> **Exercise prompt**: Repeat the material in full. Keep every line exactly as it is.

** BEGIN **

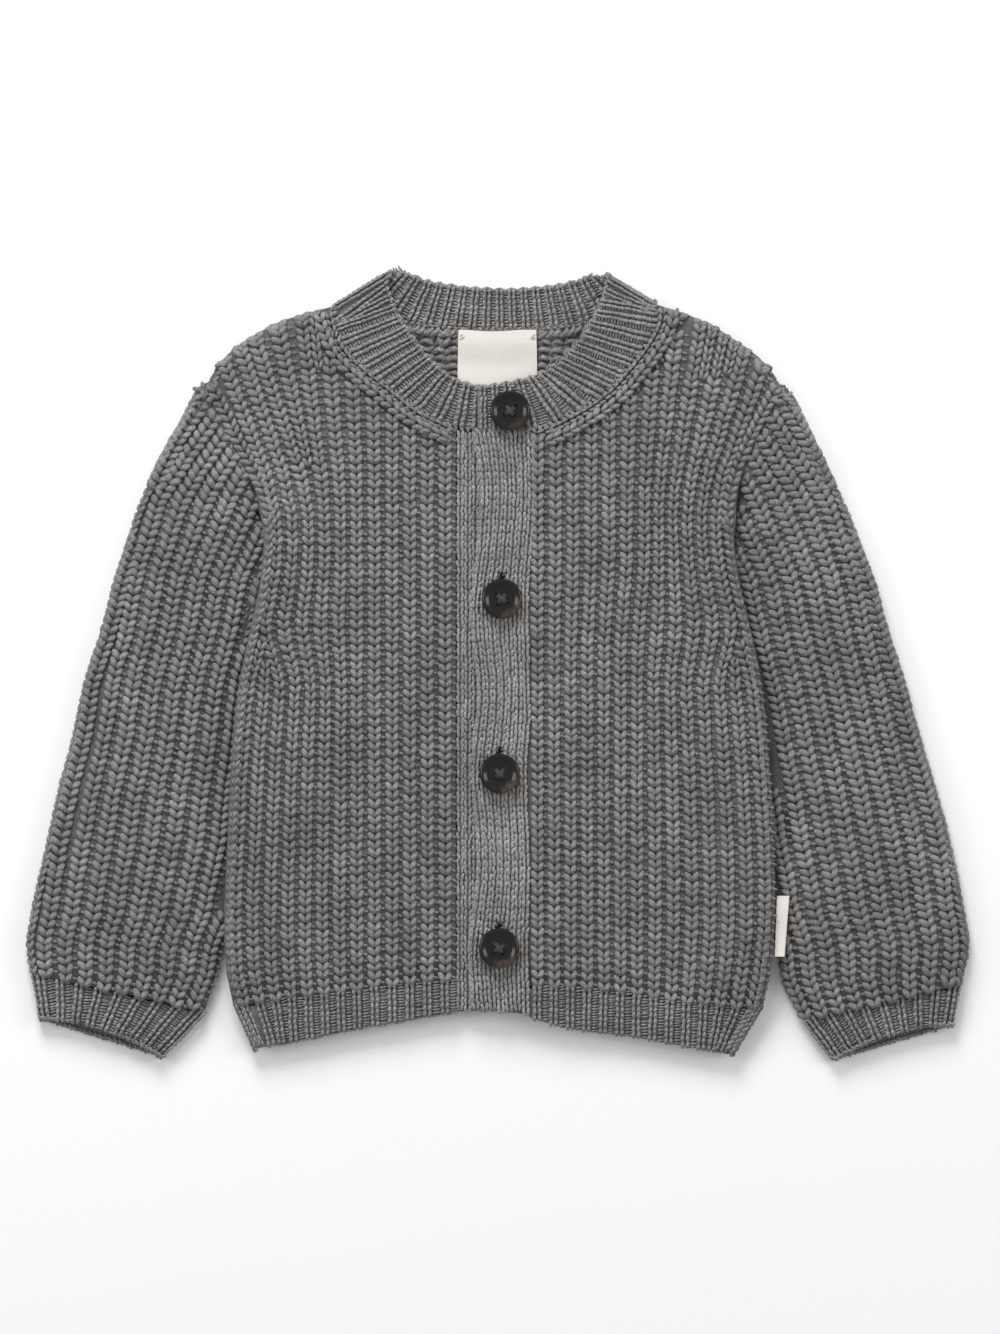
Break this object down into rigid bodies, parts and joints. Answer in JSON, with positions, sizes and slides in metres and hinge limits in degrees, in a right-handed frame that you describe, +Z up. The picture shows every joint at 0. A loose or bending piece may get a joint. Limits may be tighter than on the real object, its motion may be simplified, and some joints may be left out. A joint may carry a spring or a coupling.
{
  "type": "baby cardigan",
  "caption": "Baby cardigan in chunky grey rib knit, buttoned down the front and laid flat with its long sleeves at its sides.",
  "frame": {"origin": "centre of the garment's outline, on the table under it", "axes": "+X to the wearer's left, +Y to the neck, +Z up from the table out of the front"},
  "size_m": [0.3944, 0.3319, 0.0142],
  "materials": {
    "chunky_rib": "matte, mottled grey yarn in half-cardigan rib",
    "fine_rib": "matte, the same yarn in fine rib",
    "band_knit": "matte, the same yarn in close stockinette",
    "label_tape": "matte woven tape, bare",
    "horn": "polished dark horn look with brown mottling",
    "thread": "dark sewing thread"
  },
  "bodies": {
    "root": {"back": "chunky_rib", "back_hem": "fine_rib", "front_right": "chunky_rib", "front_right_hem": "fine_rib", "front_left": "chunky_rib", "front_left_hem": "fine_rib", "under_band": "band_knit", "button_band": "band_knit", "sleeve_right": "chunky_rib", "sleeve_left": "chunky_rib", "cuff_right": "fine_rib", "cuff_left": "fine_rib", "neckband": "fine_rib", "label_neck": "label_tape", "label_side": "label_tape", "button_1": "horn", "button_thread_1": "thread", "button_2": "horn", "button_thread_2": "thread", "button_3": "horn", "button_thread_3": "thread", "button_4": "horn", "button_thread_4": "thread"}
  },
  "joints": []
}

** END **

> **Answer to this task**:
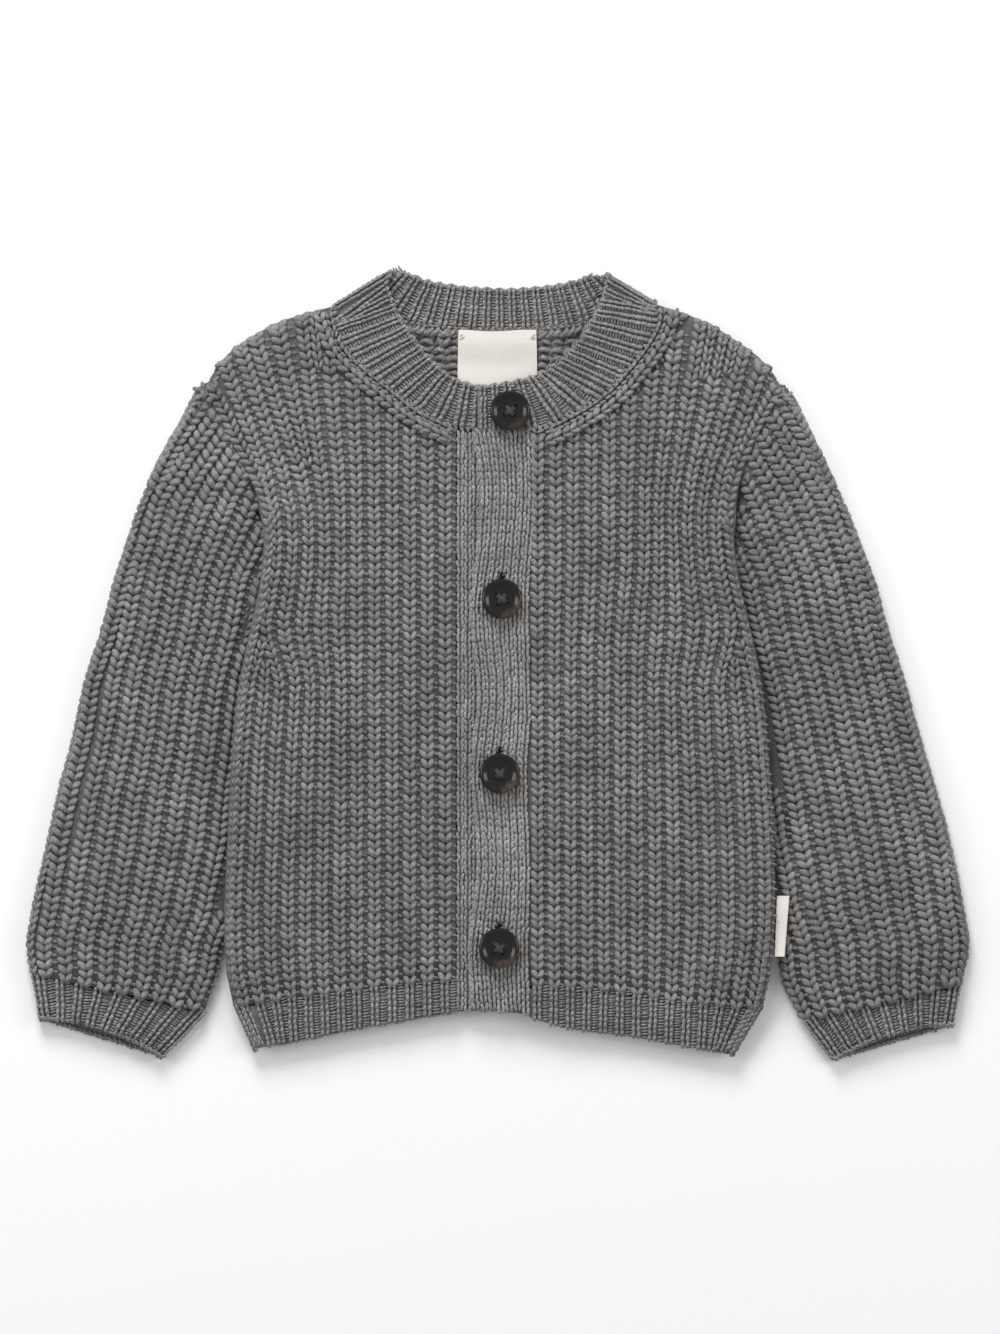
Break this object down into rigid bodies, parts and joints. Answer in JSON, with positions, sizes and slides in metres and hinge limits in degrees, in a right-handed frame that you describe, +Z up. The picture shows every joint at 0. A loose or bending piece may get a joint. Limits may be tighter than on the real object, its motion may be simplified, and some joints may be left out. A joint may carry a spring or a coupling.
{
  "type": "baby cardigan",
  "caption": "Baby cardigan in chunky grey rib knit, buttoned down the front and laid flat with its long sleeves at its sides.",
  "frame": {"origin": "centre of the garment's outline, on the table under it", "axes": "+X to the wearer's left, +Y to the neck, +Z up from the table out of the front"},
  "size_m": [0.3944, 0.3319, 0.0142],
  "materials": {
    "chunky_rib": "matte, mottled grey yarn in half-cardigan rib",
    "fine_rib": "matte, the same yarn in fine rib",
    "band_knit": "matte, the same yarn in close stockinette",
    "label_tape": "matte woven tape, bare",
    "horn": "polished dark horn look with brown mottling",
    "thread": "dark sewing thread"
  },
  "bodies": {
    "root": {"back": "chunky_rib", "back_hem": "fine_rib", "front_right": "chunky_rib", "front_right_hem": "fine_rib", "front_left": "chunky_rib", "front_left_hem": "fine_rib", "under_band": "band_knit", "button_band": "band_knit", "sleeve_right": "chunky_rib", "sleeve_left": "chunky_rib", "cuff_right": "fine_rib", "cuff_left": "fine_rib", "neckband": "fine_rib", "label_neck": "label_tape", "label_side": "label_tape", "button_1": "horn", "button_thread_1": "thread", "button_2": "horn", "button_thread_2": "thread", "button_3": "horn", "button_thread_3": "thread", "button_4": "horn", "button_thread_4": "thread"}
  },
  "joints": []
}